**Data lines:**

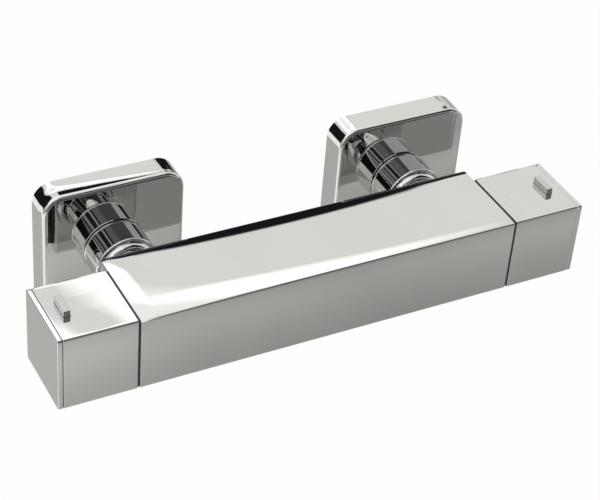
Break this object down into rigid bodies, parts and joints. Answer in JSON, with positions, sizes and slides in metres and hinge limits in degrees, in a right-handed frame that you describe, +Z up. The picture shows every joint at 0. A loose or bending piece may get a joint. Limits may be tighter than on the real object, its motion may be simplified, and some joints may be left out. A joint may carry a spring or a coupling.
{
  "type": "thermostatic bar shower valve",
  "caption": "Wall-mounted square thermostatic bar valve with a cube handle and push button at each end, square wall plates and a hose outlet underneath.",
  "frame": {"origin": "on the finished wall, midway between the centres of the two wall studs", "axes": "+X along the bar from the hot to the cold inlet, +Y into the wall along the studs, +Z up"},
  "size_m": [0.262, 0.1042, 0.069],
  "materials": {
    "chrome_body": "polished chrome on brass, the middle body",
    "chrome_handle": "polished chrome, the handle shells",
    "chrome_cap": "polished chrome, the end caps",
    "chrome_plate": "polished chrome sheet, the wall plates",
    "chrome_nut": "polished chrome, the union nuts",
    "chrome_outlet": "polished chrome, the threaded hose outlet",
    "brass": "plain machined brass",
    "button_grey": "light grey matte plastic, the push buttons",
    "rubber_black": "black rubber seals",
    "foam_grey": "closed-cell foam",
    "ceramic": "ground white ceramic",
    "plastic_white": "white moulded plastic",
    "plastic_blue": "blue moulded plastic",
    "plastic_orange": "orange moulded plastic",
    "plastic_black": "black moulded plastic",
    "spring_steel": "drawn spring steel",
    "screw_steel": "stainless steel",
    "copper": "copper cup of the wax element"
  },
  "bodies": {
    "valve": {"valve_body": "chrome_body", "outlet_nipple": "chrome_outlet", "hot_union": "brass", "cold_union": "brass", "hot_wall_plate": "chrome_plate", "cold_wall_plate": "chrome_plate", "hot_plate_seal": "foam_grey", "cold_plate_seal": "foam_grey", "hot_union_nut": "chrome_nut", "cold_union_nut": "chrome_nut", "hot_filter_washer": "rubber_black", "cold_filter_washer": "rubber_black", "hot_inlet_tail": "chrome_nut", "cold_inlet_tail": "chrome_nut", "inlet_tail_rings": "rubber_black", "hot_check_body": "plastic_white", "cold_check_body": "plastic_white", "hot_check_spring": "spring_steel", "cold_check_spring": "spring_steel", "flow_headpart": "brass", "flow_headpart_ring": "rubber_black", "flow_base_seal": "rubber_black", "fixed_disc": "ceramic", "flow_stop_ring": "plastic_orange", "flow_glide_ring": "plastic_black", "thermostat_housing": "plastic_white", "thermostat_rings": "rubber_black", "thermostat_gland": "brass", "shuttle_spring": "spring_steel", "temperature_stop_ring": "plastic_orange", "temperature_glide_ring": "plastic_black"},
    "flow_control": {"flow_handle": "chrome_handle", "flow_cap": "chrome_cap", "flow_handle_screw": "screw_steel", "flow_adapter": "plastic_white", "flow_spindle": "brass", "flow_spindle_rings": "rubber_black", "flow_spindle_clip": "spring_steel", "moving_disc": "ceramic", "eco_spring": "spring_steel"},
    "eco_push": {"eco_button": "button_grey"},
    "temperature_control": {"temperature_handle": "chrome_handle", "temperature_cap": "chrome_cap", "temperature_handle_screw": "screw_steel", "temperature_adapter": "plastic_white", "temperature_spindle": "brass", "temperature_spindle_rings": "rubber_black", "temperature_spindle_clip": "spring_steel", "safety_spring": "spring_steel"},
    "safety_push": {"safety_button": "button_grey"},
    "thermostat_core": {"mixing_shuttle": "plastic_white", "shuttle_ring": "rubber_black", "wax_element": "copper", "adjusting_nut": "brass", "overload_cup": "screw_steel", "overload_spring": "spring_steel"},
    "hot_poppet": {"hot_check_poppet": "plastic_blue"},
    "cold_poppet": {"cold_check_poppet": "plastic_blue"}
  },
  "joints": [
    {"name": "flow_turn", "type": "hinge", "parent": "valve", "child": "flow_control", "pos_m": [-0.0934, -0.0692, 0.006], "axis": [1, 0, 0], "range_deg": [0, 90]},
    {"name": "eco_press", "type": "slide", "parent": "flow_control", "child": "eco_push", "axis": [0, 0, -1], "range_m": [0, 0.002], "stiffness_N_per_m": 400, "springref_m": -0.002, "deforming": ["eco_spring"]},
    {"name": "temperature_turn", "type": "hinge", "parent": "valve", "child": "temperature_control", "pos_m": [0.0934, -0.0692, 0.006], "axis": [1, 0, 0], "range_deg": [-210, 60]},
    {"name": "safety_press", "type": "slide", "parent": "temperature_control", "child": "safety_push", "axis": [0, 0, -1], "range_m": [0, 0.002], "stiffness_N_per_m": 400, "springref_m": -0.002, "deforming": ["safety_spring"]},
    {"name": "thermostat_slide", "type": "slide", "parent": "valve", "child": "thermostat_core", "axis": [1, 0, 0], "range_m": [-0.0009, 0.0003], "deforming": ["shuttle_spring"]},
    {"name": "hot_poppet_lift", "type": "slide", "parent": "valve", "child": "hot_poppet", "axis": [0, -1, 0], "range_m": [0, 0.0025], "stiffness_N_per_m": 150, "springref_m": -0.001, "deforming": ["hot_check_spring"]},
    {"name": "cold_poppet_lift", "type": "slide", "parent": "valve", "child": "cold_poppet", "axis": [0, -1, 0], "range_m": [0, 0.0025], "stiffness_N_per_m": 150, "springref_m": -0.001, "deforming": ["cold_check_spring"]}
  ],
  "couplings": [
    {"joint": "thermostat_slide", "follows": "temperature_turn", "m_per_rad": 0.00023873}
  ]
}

**Exercise aim:**
All of the lines above must be returned exactly.

**Correct answer:**
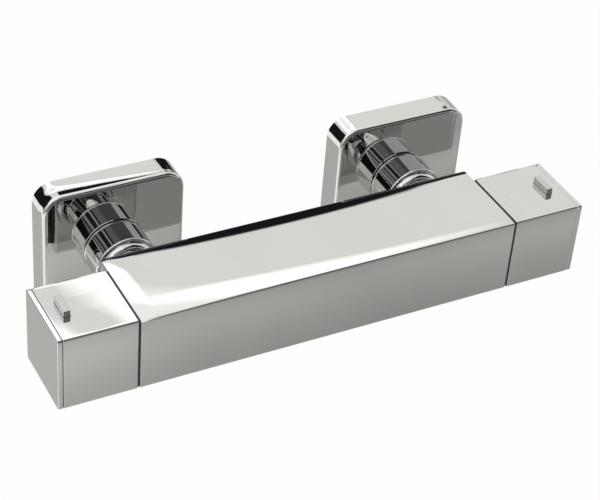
Break this object down into rigid bodies, parts and joints. Answer in JSON, with positions, sizes and slides in metres and hinge limits in degrees, in a right-handed frame that you describe, +Z up. The picture shows every joint at 0. A loose or bending piece may get a joint. Limits may be tighter than on the real object, its motion may be simplified, and some joints may be left out. A joint may carry a spring or a coupling.
{
  "type": "thermostatic bar shower valve",
  "caption": "Wall-mounted square thermostatic bar valve with a cube handle and push button at each end, square wall plates and a hose outlet underneath.",
  "frame": {"origin": "on the finished wall, midway between the centres of the two wall studs", "axes": "+X along the bar from the hot to the cold inlet, +Y into the wall along the studs, +Z up"},
  "size_m": [0.262, 0.1042, 0.069],
  "materials": {
    "chrome_body": "polished chrome on brass, the middle body",
    "chrome_handle": "polished chrome, the handle shells",
    "chrome_cap": "polished chrome, the end caps",
    "chrome_plate": "polished chrome sheet, the wall plates",
    "chrome_nut": "polished chrome, the union nuts",
    "chrome_outlet": "polished chrome, the threaded hose outlet",
    "brass": "plain machined brass",
    "button_grey": "light grey matte plastic, the push buttons",
    "rubber_black": "black rubber seals",
    "foam_grey": "closed-cell foam",
    "ceramic": "ground white ceramic",
    "plastic_white": "white moulded plastic",
    "plastic_blue": "blue moulded plastic",
    "plastic_orange": "orange moulded plastic",
    "plastic_black": "black moulded plastic",
    "spring_steel": "drawn spring steel",
    "screw_steel": "stainless steel",
    "copper": "copper cup of the wax element"
  },
  "bodies": {
    "valve": {"valve_body": "chrome_body", "outlet_nipple": "chrome_outlet", "hot_union": "brass", "cold_union": "brass", "hot_wall_plate": "chrome_plate", "cold_wall_plate": "chrome_plate", "hot_plate_seal": "foam_grey", "cold_plate_seal": "foam_grey", "hot_union_nut": "chrome_nut", "cold_union_nut": "chrome_nut", "hot_filter_washer": "rubber_black", "cold_filter_washer": "rubber_black", "hot_inlet_tail": "chrome_nut", "cold_inlet_tail": "chrome_nut", "inlet_tail_rings": "rubber_black", "hot_check_body": "plastic_white", "cold_check_body": "plastic_white", "hot_check_spring": "spring_steel", "cold_check_spring": "spring_steel", "flow_headpart": "brass", "flow_headpart_ring": "rubber_black", "flow_base_seal": "rubber_black", "fixed_disc": "ceramic", "flow_stop_ring": "plastic_orange", "flow_glide_ring": "plastic_black", "thermostat_housing": "plastic_white", "thermostat_rings": "rubber_black", "thermostat_gland": "brass", "shuttle_spring": "spring_steel", "temperature_stop_ring": "plastic_orange", "temperature_glide_ring": "plastic_black"},
    "flow_control": {"flow_handle": "chrome_handle", "flow_cap": "chrome_cap", "flow_handle_screw": "screw_steel", "flow_adapter": "plastic_white", "flow_spindle": "brass", "flow_spindle_rings": "rubber_black", "flow_spindle_clip": "spring_steel", "moving_disc": "ceramic", "eco_spring": "spring_steel"},
    "eco_push": {"eco_button": "button_grey"},
    "temperature_control": {"temperature_handle": "chrome_handle", "temperature_cap": "chrome_cap", "temperature_handle_screw": "screw_steel", "temperature_adapter": "plastic_white", "temperature_spindle": "brass", "temperature_spindle_rings": "rubber_black", "temperature_spindle_clip": "spring_steel", "safety_spring": "spring_steel"},
    "safety_push": {"safety_button": "button_grey"},
    "thermostat_core": {"mixing_shuttle": "plastic_white", "shuttle_ring": "rubber_black", "wax_element": "copper", "adjusting_nut": "brass", "overload_cup": "screw_steel", "overload_spring": "spring_steel"},
    "hot_poppet": {"hot_check_poppet": "plastic_blue"},
    "cold_poppet": {"cold_check_poppet": "plastic_blue"}
  },
  "joints": [
    {"name": "flow_turn", "type": "hinge", "parent": "valve", "child": "flow_control", "pos_m": [-0.0934, -0.0692, 0.006], "axis": [1, 0, 0], "range_deg": [0, 90]},
    {"name": "eco_press", "type": "slide", "parent": "flow_control", "child": "eco_push", "axis": [0, 0, -1], "range_m": [0, 0.002], "stiffness_N_per_m": 400, "springref_m": -0.002, "deforming": ["eco_spring"]},
    {"name": "temperature_turn", "type": "hinge", "parent": "valve", "child": "temperature_control", "pos_m": [0.0934, -0.0692, 0.006], "axis": [1, 0, 0], "range_deg": [-210, 60]},
    {"name": "safety_press", "type": "slide", "parent": "temperature_control", "child": "safety_push", "axis": [0, 0, -1], "range_m": [0, 0.002], "stiffness_N_per_m": 400, "springref_m": -0.002, "deforming": ["safety_spring"]},
    {"name": "thermostat_slide", "type": "slide", "parent": "valve", "child": "thermostat_core", "axis": [1, 0, 0], "range_m": [-0.0009, 0.0003], "deforming": ["shuttle_spring"]},
    {"name": "hot_poppet_lift", "type": "slide", "parent": "valve", "child": "hot_poppet", "axis": [0, -1, 0], "range_m": [0, 0.0025], "stiffness_N_per_m": 150, "springref_m": -0.001, "deforming": ["hot_check_spring"]},
    {"name": "cold_poppet_lift", "type": "slide", "parent": "valve", "child": "cold_poppet", "axis": [0, -1, 0], "range_m": [0, 0.0025], "stiffness_N_per_m": 150, "springref_m": -0.001, "deforming": ["cold_check_spring"]}
  ],
  "couplings": [
    {"joint": "thermostat_slide", "follows": "temperature_turn", "m_per_rad": 0.00023873}
  ]
}